Arbeitsminister Franz Müntefering (SPD) sagt vorsichtig, dass Warteschleifen für Jugendliche "nur die zweitbeste Lösung sind".

Die Präsidentin des Wissenschaftszentrums Berlin, Jutta Allmendinger, warnt, dass man "bildungsarmen Langzeitarbeitslosen" helfen muss - auch weil die Integrationschancen ihrer Kinder "gegen null tendieren".

Eine Bundestagsabgeordnete meint ratlos: Wir wissen ja auch nicht, ob die sich nur einen Kasten Bier mehr kaufen, wenn wir ihnen mehr Stütze geben.

Aber das sind die Nachrichten aus den Katakomben. Das war bei den Azubi-Jublern im Berliner Haus des Handwerks gestern kein Thema. Da haben sich die drei Bundesminister für Arbeit, Bildung und Wirtschaft versammelt und alle möglichen Verbandspräsidenten. Der Aufschwung hat den Ausbildungsmarkt erreicht, sagen sie. Erstmals seit 2001 könnte die Lehrstellenlücke geschlossen werden, behaupten sie. Die rechnerische Lücke zwischen Neubewerbern und offenen Ausbildungsplätzen ist nur noch 10.000 Stellen dünn - und dann sind alle versorgt.

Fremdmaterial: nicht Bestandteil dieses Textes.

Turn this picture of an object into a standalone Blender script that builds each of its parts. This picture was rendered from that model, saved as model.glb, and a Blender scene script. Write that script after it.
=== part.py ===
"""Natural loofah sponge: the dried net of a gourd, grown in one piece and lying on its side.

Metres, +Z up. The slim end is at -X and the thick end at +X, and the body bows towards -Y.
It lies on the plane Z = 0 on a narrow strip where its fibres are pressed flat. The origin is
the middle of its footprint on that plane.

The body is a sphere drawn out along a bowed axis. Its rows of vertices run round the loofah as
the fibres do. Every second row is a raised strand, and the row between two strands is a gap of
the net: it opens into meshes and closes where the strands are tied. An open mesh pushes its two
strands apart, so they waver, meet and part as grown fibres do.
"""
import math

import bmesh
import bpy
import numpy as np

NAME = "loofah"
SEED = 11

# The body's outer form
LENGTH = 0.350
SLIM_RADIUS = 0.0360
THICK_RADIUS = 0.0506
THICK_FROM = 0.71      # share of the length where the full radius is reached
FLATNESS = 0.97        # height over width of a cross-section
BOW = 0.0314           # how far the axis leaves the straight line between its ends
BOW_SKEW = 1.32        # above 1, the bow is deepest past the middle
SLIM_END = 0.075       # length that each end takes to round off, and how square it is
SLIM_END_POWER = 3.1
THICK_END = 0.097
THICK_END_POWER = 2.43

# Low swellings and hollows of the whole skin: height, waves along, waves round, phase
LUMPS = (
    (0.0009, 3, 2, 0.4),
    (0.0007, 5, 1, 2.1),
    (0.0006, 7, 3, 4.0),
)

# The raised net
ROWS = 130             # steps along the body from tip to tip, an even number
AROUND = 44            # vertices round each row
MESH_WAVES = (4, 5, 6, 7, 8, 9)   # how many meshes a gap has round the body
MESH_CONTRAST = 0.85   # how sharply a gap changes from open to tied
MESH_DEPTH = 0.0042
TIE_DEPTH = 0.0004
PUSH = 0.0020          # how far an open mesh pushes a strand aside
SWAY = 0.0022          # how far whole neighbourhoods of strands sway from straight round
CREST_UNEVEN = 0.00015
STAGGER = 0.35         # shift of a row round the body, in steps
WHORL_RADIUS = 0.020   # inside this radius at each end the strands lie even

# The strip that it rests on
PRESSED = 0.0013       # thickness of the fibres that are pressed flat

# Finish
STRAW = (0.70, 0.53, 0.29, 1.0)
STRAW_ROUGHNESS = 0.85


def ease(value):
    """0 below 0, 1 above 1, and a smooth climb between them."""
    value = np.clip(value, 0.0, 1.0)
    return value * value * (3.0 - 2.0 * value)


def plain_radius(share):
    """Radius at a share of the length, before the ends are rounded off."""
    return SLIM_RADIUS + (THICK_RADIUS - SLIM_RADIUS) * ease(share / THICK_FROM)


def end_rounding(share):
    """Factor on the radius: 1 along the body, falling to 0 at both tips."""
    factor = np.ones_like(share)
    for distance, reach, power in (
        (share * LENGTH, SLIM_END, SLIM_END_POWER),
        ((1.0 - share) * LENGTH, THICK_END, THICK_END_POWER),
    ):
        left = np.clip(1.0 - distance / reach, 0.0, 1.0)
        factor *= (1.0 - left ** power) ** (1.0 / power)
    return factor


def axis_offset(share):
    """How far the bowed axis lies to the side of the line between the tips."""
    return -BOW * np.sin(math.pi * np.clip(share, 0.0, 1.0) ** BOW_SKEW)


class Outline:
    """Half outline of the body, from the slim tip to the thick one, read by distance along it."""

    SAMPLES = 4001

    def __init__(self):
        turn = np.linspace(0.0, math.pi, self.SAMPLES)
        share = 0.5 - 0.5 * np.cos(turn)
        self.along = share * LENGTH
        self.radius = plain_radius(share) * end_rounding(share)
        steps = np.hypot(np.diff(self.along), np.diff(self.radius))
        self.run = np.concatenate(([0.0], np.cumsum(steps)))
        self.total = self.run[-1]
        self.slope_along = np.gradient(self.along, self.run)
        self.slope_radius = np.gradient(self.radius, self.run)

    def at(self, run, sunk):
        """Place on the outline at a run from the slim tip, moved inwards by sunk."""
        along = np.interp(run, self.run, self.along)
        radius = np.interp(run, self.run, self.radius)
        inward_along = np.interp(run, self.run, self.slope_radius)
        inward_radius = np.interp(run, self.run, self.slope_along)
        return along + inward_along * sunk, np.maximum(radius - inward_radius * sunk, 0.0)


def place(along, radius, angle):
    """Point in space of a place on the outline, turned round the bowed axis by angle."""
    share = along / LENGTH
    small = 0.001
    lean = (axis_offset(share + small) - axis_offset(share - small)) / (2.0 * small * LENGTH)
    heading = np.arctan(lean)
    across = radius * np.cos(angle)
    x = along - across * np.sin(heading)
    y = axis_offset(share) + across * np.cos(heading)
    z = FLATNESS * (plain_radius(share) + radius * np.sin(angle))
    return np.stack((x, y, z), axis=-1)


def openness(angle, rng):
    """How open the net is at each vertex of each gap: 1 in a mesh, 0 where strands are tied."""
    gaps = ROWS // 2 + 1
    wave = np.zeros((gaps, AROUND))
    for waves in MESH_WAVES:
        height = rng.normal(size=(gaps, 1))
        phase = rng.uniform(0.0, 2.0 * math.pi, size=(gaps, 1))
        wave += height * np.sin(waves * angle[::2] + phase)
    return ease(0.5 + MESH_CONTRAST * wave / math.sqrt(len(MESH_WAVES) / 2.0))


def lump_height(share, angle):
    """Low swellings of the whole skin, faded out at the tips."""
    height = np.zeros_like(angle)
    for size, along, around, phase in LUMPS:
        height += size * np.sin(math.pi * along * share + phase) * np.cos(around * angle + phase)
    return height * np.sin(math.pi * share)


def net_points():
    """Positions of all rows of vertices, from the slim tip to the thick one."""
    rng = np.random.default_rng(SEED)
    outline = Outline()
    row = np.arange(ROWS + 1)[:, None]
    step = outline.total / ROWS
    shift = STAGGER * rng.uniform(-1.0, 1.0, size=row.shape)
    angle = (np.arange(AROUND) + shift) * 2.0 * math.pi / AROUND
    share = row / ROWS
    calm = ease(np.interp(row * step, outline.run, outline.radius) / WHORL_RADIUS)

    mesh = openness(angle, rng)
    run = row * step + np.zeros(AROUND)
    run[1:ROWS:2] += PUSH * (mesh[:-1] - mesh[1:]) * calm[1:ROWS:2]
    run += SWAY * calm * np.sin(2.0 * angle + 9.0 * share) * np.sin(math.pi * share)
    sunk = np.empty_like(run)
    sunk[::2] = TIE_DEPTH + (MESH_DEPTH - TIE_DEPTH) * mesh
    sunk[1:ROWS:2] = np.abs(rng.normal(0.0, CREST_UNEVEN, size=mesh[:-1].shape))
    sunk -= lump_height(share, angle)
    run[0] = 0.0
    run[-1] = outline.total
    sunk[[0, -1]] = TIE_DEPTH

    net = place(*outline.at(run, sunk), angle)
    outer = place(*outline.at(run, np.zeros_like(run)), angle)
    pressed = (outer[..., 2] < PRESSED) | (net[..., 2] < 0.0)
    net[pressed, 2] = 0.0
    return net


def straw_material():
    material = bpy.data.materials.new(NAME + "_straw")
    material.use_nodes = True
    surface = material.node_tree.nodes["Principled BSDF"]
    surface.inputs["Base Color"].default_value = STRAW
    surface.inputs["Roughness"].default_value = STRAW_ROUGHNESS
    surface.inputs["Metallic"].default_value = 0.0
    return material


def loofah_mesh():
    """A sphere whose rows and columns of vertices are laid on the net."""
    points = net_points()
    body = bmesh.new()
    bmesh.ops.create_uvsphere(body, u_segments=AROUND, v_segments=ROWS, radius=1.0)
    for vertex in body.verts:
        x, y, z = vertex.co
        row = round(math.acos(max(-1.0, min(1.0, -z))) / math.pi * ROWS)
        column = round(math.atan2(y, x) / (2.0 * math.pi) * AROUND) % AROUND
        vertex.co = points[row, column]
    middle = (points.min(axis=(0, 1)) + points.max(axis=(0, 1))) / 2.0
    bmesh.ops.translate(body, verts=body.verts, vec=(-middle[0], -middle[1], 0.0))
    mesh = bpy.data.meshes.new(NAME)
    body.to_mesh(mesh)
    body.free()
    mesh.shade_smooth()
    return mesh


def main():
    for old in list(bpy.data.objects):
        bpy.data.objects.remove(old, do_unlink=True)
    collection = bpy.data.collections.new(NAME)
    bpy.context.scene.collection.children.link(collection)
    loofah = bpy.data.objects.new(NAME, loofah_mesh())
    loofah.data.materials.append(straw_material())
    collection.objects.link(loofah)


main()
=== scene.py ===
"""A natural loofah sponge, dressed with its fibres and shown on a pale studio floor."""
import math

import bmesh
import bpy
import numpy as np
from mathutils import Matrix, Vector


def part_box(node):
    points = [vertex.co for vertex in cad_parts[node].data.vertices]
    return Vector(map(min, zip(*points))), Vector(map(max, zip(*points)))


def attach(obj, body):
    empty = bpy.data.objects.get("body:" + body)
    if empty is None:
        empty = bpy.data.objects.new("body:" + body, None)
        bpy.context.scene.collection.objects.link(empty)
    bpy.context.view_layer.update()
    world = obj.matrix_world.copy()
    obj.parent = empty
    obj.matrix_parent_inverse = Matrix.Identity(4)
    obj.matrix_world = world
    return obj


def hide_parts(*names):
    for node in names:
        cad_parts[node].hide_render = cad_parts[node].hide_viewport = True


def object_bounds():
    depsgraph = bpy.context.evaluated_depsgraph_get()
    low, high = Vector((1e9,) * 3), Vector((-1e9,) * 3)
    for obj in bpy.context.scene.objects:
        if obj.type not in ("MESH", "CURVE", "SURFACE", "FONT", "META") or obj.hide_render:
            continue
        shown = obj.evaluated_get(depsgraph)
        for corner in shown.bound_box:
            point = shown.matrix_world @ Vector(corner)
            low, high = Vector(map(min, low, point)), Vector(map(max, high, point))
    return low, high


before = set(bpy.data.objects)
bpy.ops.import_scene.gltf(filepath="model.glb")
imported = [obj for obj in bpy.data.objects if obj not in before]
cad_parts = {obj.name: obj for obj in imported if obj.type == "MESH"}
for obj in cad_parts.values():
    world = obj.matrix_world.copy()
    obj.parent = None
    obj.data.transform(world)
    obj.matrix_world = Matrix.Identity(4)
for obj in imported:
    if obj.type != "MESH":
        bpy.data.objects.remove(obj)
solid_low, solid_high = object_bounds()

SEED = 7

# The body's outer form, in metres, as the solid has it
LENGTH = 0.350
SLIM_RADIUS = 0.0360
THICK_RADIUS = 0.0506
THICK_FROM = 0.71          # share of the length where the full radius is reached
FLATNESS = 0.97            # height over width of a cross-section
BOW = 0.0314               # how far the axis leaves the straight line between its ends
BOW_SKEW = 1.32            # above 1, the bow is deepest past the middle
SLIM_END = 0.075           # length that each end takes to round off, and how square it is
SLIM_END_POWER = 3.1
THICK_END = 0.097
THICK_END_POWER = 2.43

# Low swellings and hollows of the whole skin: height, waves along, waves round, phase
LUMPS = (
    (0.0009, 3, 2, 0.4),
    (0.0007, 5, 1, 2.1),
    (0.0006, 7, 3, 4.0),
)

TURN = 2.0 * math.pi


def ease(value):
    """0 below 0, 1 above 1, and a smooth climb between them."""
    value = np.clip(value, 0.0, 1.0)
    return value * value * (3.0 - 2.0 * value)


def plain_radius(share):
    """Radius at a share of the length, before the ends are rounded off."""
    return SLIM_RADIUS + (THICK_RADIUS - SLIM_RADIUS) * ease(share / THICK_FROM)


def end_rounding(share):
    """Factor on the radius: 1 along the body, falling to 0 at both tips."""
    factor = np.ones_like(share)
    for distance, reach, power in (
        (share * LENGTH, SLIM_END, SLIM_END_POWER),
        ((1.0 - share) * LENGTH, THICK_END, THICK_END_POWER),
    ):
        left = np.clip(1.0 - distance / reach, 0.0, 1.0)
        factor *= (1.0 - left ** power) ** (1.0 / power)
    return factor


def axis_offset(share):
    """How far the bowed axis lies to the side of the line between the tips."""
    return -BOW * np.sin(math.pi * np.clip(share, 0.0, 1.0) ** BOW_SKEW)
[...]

Die hauptamtlichen staatlichen Berufsforscher sind hin und her gerissen. "Es ist toll, wir haben eine fast normale Bilanz für die aktuellen Schulabgänger!", freut sich Joachim Ulrich vom Bundesinstitut für Berufsbildung in Bonn. Sein Kollege Hans Dietrich aus Nürnberg, Forscher am Forschungsinstitut der Bundesagentur für Arbeit, meint: "Die Konjunktur reicht lange nicht, auch leistungsschwachen Jugendlichen Jobs zu geben. Das ist objektiv zu wenig."

Man muss sich nur ein paar andere Zahlen ansehen, dann weiß man, wohin die Reise geht. Mehr als die Hälfte der Jugendlichen, die nach Lehrstellen suchen, sind derzeit Altbewerber, 380.000 sind es. Und die Jugendlichen, die heute eine Ausbildung beginnen, sind im Schnitt 19,3 Jahre alt. 1970 begannen Teenies mit knapp 16 eine Lehre.

Wenige Kilometer von den Azubi-Jublern entfernt traf sich gestern das Paralleluniversum, um zu schauen, was man besser machen könnte. Die Lage der Jugendlichen, sagte dort der Bielefelder Jugendforscher Klaus Hurrelmann, sei heute ähnlich schlecht wie in der Nachkriegszeit. "Diese Generation hätte einen ganz harten Anlass aufzubegehren. Die ältere Generation gestattet es ihnen nicht nachzurücken."